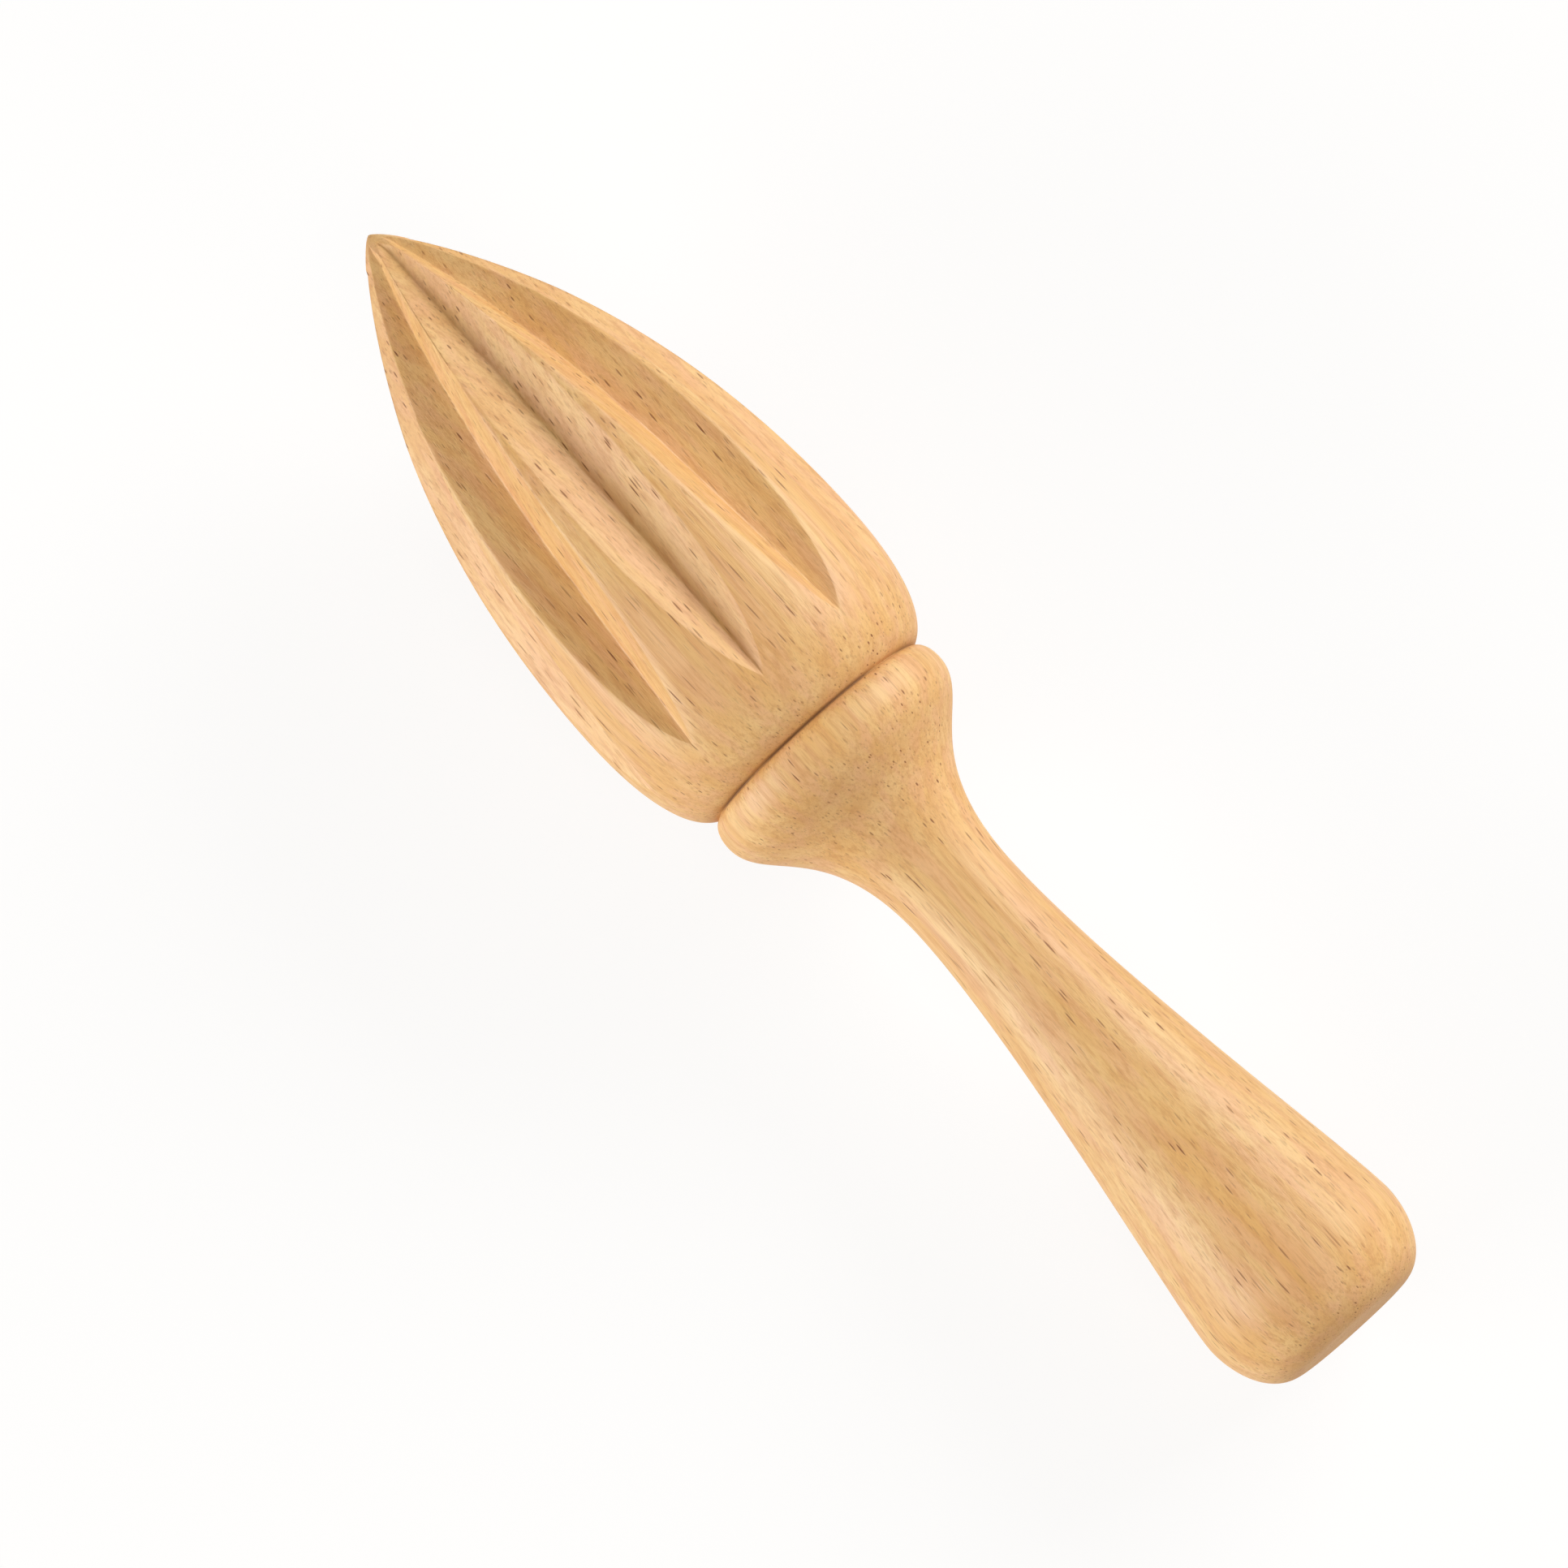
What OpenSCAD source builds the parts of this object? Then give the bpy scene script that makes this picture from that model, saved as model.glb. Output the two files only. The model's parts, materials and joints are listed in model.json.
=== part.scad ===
// Wooden citrus reamer: one piece of turned hardwood with straight milled flutes round its head.
// It lies on its side as it does on a table, on the widest ring of the head and of the butt.
// Tip towards -X, butt towards +X, table at Z = 0. Stations below are measured from the tip.

/* [Head] */
// Whole length from the tip to the end face
length = 160; // [140:1:185]
// Length of the fluted head, from the tip to the groove behind it
head_length = 73.2; // [60:0.1:85]
// Diameter of the head at its widest ring
head_d = 38.2; // [34:0.1:44]
// Distance from the widest ring back to the groove
shoulder_length = 16; // [12:0.1:20]
// Bluntness of the tip
tip_bluntness = 1.6; // [0.8:0.1:3]
// Fullness of the nose before the widest ring
nose_fullness = 36.5; // [25:0.5:42]
// Fullness of the shoulder behind the widest ring, as a share of its length
shoulder_fullness = 0.94; // [0.6:0.01:1]

/* [Groove and collar] */
// Diameter at the bottom of the turned groove
groove_d = 28.2; // [24:0.1:30]
// Lean of the groove's front wall
groove_lean = 0.3; // [0.1:0.1:1]
// Roundness of the groove's lip
groove_lip = 1.5; // [0.8:0.1:2]
// Diameter of the collar at its crest
collar_d = 31; // [30.2:0.1:33]
// Distance from the groove back to the collar's crest
collar_width = 2.8; // [2:0.1:4]
// Length of the collar's slope down to the neck
collar_slope = 21.4; // [16:0.1:26]
// Fullness of the collar before it falls away
collar_fullness = 5.75; // [3:0.05:7.5]
// Fullness of the hollow before the neck
hollow_fullness = 15.7; // [9:0.1:16]

/* [Handle and butt] */
// Diameter of the neck, the thinnest place
neck_d = 13; // [10:0.1:16]
// Length of the even stretch that the neck keeps before it swells
neck_fullness = 16.7; // [8:0.1:24]
// Diameter of the butt at its crest
butt_d = 26.1; // [20:0.1:32]
// Fullness of the handle before the butt's crest
swell_fullness = 4.9; // [2:0.1:10]
// Length of the rounded end behind the butt's crest
butt_length = 8.5; // [6:0.1:12]
// Fullness of the butt along its length
butt_fullness = 3.5; // [2:0.1:5]
// Rounding of the butt into its end face
end_rounding = 4.3; // [2:0.1:5]
// Diameter of the flat end face
face_d = 14; // [8:0.1:18]

/* [Flutes] */
// Number of flutes round the head
flute_count = 10; // [8:1:12]
// Full angle of a flute's V section
flute_angle = 115; // [100:1:130]
// Radius of a flute's bottom line at the tip, as a share of the nose's radius
flute_tip_share = 0.71; // [0.68:0.01:0.82]
// The same share where the flute starts to run out
flute_share = 0.8; // [0.74:0.01:0.88]
// Distance from the tip to where the flutes begin
flute_start = 0.8; // [0.6:0.1:3]
// Length over which a flute reaches its full depth behind the tip
flute_entry = 2.4; // [2:0.1:6]
// Distance from the tip to where a flute starts to run out
flute_bend = 39; // [30:0.5:44]
// Distance from the tip to a flute's pointed end
flute_end = 67; // [56:0.1:68.5]
// Turn of the flutes away from straight up
flute_turn = 1.8; // [0:0.1:18]
// Skew of each flute against the axis, as the cutter was set
flute_skew = 0.9; // [0:0.1:2]
// Distance from the tip to where a skewed flute stands square over the axis
flute_cross = 24; // [20:1:40]

/* [Hidden] */

$fn = 96;
nose_steps = 15;
curve_steps = 9;
floor_steps = 8;
settle_rounds = 3;
wood = "#dfb07a";

head_r = head_d / 2;
groove_r = groove_d / 2;
collar_r = collar_d / 2;
neck_r = neck_d / 2;
butt_r = butt_d / 2;
face_r = face_d / 2;
widest_at = head_length - shoulder_length;
collar_at = head_length + collar_width;
neck_at = collar_at + collar_slope;
butt_at = length - butt_length;

// A point of the smooth curve from a to d that leaves towards b and arrives from c.
function bend(a, b, c, d, t) =
    pow(1 - t, 3) * a + 3 * pow(1 - t, 2) * t * b + 3 * (1 - t) * pow(t, 2) * c + pow(t, 3) * d;

// The points of that curve after its first one.
function curve(a, b, c, d, steps) = [for (i = [1:steps]) bend(a, b, c, d, i / steps)];

// The turned outline, each point [radius, station].
tip = [0, 0];
widest = [head_r, widest_at];
groove = [groove_r, head_length];
collar = [collar_r, collar_at];
neck = [neck_r, neck_at];
butt = [butt_r, butt_at];
end_edge = [face_r, length];

nose_curve = curve(tip, tip + [tip_bluntness, 0], widest - [0, nose_fullness], widest, nose_steps);
shoulder_curve = curve(
    widest,
    widest + [0, shoulder_fullness * shoulder_length],
    groove + [groove_lip, -groove_lean],
    groove,
    curve_steps
);
collar_curve = curve(
    groove,
    groove + [(collar_r - groove_r) * 2 / 3, groove_lean],
    collar - [0, collar_width / 2],
    collar,
    curve_steps
);
slope_curve = curve(
    collar, collar + [0, collar_fullness], neck - [0, hollow_fullness], neck, nose_steps
);
handle_curve = curve(
    neck, neck + [0, neck_fullness], butt - [0, swell_fullness], butt, nose_steps
);
butt_curve = curve(
    butt, butt + [0, butt_fullness], end_edge + [end_rounding, 0], end_edge, curve_steps
);

head_outline = concat([tip], nose_curve, shoulder_curve);
handle_outline = concat(collar_curve, slope_curve, handle_curve, butt_curve);
outline = concat(head_outline, handle_outline, [[0, length]]);

// Radius of the head's outline at a station.
function head_radius(at) = lookup(at, [for (p = head_outline) [p[1], p[0]]]);

// The bottom line of a flute, each point [radius, station]: it sinks in at the tip, follows the
// nose at a share of its radius, and then runs out in a straight line to the pointed end.
full_depth_at = flute_start + flute_entry;
floor_pitch = (flute_bend - full_depth_at) / floor_steps;
share_rise = (flute_share - flute_tip_share) / flute_bend;
function floor_radius(at) = (flute_tip_share + share_rise * at) * head_radius(at);
bend_r = floor_radius(flute_bend);
run_rise = (head_radius(flute_end) - bend_r) / (flute_end - flute_bend);
overrun = 3;
flute_floor = concat(
    [[head_radius(flute_start), flute_start]],
    [
        for (i = [0:floor_steps])
            let (at = full_depth_at + i * floor_pitch)
            [floor_radius(at), at]
    ],
    [[bend_r + run_rise * (flute_end + overrun - flute_bend), flute_end + overrun]]
);
cutter_r = 2 * head_r;

// The lean at which the reamer settles on its two widest rings: the outline point of each that
// reaches lowest, and the line through them.
function reach(p, lean) = p[0] * cos(lean) + p[1] * sin(lean);
function lowest(points, lean) =
    let (depths = [for (p = points) reach(p, lean)])
    points[search(max(depths), depths)[0]];
function settle(lean, rounds) =
    let (
        at_head = lowest(head_outline, lean),
        at_butt = lowest(handle_outline, lean),
        next = atan2(at_head[0] - at_butt[0], at_butt[1] - at_head[1])
    )
    rounds > 1 ? settle(next, rounds - 1) : next;
rest_lean = settle(0, settle_rounds);
rest_height = reach(lowest(outline, rest_lean), rest_lean);
reach_back = min([for (p = outline) p[1] * cos(rest_lean) - p[0] * sin(rest_lean)]);
reach_front = max([for (p = outline) p[1] * cos(rest_lean) + p[0] * sin(rest_lean)]);

// One wall of a flute's cutter: everything outside a plane that follows the flute's bottom line.
module flute_wall(side) {
    wall_turn = 90 - flute_angle / 2;
    floor_line = [for (p = flute_floor) [p[0] * cos(wall_turn), p[1]]];
    first = flute_floor[0];
    last = flute_floor[len(flute_floor) - 1];
    rotate([0, 0, side * wall_turn])
        rotate([90, 0, 0])
            linear_extrude(height = 4 * cutter_r, center = true)
                polygon(concat(floor_line, [[cutter_r, last[1]], [cutter_r, first[1]]]));
}

// A straight V cutter that faces +X, with the turned body's axis along Z, and its skew.
module flute_cutter() {
    translate([0, 0, flute_cross])
        rotate([-flute_skew, 0, 0])
            translate([0, 0, -flute_cross])
                intersection() {
                    flute_wall(1);
                    flute_wall(-1);
                }
}

// The turned body with its flutes, standing on its tip.
module turned_body() {
    difference() {
        rotate_extrude() polygon(outline);
        for (i = [0:flute_count - 1])
            rotate([0, 0, 180 - flute_turn + i * 360 / flute_count]) flute_cutter();
    }
}

module reamer() {
    color(wood)
        translate([-(reach_back + reach_front) / 2, 0, rest_height])
            rotate([0, 90 + rest_lean, 0]) turned_body();
}

reamer();
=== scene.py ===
import json
import math

import bpy
from mathutils import Matrix, Vector


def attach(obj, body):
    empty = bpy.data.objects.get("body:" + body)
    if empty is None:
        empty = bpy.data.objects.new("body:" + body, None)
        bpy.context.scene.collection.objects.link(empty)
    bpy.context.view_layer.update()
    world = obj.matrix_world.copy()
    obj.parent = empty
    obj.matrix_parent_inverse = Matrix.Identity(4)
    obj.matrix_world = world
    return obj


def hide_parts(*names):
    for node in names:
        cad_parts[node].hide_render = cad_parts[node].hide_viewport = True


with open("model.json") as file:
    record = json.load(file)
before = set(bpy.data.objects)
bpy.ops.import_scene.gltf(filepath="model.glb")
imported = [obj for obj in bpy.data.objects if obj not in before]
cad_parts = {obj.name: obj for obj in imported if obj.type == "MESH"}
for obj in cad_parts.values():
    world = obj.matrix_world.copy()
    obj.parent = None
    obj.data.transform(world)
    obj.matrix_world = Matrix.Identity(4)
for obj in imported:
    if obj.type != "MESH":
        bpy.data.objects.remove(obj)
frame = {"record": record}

scene = bpy.context.scene
scene.view_settings.view_transform = "Standard"
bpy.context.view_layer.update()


# Table. A plain pale table top and a white room round it, both outside the object.
# The table shows white to the camera and in reflections, and keeps a faint shadow of the reamer.
class Value:
    """A socket in a node tree. Arithmetic on it adds Math nodes."""

    def __init__(self, tree, socket):
        self.tree, self.socket = tree, socket

    def math(self, operation, *others):
        return node(self.tree, "ShaderNodeMath", {"operation": operation}, [self, *others])

    def __add__(self, other):
        return self.math("ADD", other)

    def __sub__(self, other):
        return self.math("SUBTRACT", other)

    def __mul__(self, other):
        return self.math("MULTIPLY", other)

    def __truediv__(self, other):
        return self.math("DIVIDE", other)

    def __rsub__(self, other):
        return node(self.tree, "ShaderNodeMath", {"operation": "SUBTRACT"}, [other, self])

    def __rtruediv__(self, other):
        return node(self.tree, "ShaderNodeMath", {"operation": "DIVIDE"}, [other, self])

    __radd__ = __add__
    __rmul__ = __mul__


def node(tree, kind, settings, sockets, out=0):
    """Adds a node, sets it up, fills its sockets with values or links, and gives one output."""
    made = tree.nodes.new(kind)
    for name, setting in settings.items():
        setattr(made, name, setting)
    pairs = sockets.items() if isinstance(sockets, dict) else enumerate(sockets)
    for key, value in pairs:
        if isinstance(value, Value):
            tree.links.new(value.socket, made.inputs[key])
        else:
            made.inputs[key].default_value = value
    return Value(tree, made.outputs[out]) if len(made.outputs) else None


def other_output(value, name):
    """Another output of the node that a value comes from."""
    return Value(value.tree, value.socket.node.outputs[name])


def seen_directly(tree):
    """1 for camera, glossy and transmission rays, 0 for the rays that light things."""
    camera_ray = node(tree, "ShaderNodeLightPath", {}, {}, "Is Camera Ray")
    glossy = other_output(camera_ray, "Is Glossy Ray")
    through = other_output(camera_ray, "Is Transmission Ray")
    return camera_ray.math("MAXIMUM", glossy).math("MAXIMUM", through)


table_size = 3.0
table_glow = 0.86
table_seen = (0.16, 0.155, 0.15, 1)
table_bounce = (0.62, 0.61, 0.59, 1)
room_white = (1, 1, 1, 1)
room_ambient = (0.62, 0.57, 0.50, 1)
ambient_strength = 0.30

bpy.ops.mesh.primitive_plane_add(size=table_size)
table = bpy.context.object
table.name = "table"
table_material = bpy.data.materials.new("pale_table")
table_material.use_nodes = True
tree = table_material.node_tree
tree.nodes.clear()
shown = seen_directly(tree)
glow = node(tree, "ShaderNodeEmission", {}, {"Color": room_white, "Strength": table_glow})
dull = node(tree, "ShaderNodeBsdfDiffuse", {}, {"Color": table_seen})
bounce = node(tree, "ShaderNodeBsdfDiffuse", {}, {"Color": table_bounce})
white = node(tree, "ShaderNodeAddShader", {}, [glow, dull])
mixed = node(tree, "ShaderNodeMixShader", {}, [shown, bounce, white])
node(tree, "ShaderNodeOutputMaterial", {}, {"Surface": mixed})
table.data.materials.append(table_material)

scene.world = bpy.data.worlds.new("white_room")
scene.world.use_nodes = True
tree = scene.world.node_tree
tree.nodes.clear()
shown = seen_directly(tree)
white = node(tree, "ShaderNodeBackground", {}, {"Color": room_white, "Strength": 1.0})
dim = node(
    tree, "ShaderNodeBackground", {}, {"Color": room_ambient, "Strength": ambient_strength}
)
mixed = node(tree, "ShaderNodeMixShader", {}, [shown, dim, white])
node(tree, "ShaderNodeOutputWorld", {}, {"Surface": mixed})


# Turned axis. The reamer lies on the table on its two widest rings, so its axis leans down
# towards the butt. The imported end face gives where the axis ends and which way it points.
reamer_length = 0.160
end_face = frame["record"]["mounts"][0]
axis = Vector(end_face["axis"]).normalized()
tip = Vector(end_face["pos_m"]) - reamer_length * axis
lean = math.atan2(-axis.z, axis.x)
upward = Vector((math.sin(lean), 0, math.cos(lean)))
body_turn = (0, math.pi / 2 + lean, 0)


# Camera. It looks almost straight down through a long lens, with the butt a little nearer,
# and is turned so that the reamer runs from the upper left to the lower right.
camera_distance = 1.85
camera_lens = 392.6
camera_lean = math.radians(6)
camera_roll = math.radians(48.02)
aim_station = 0.07493
aim_aside = -0.0063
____
-- Directions --
Write out every line of the preceding listing that contains "imported".

-- Exercise answer --
imported = [obj for obj in bpy.data.objects if obj not in before]
cad_parts = {obj.name: obj for obj in imported if obj.type == "MESH"}
for obj in imported:
# towards the butt. The imported end face gives where the axis ends and which way it points.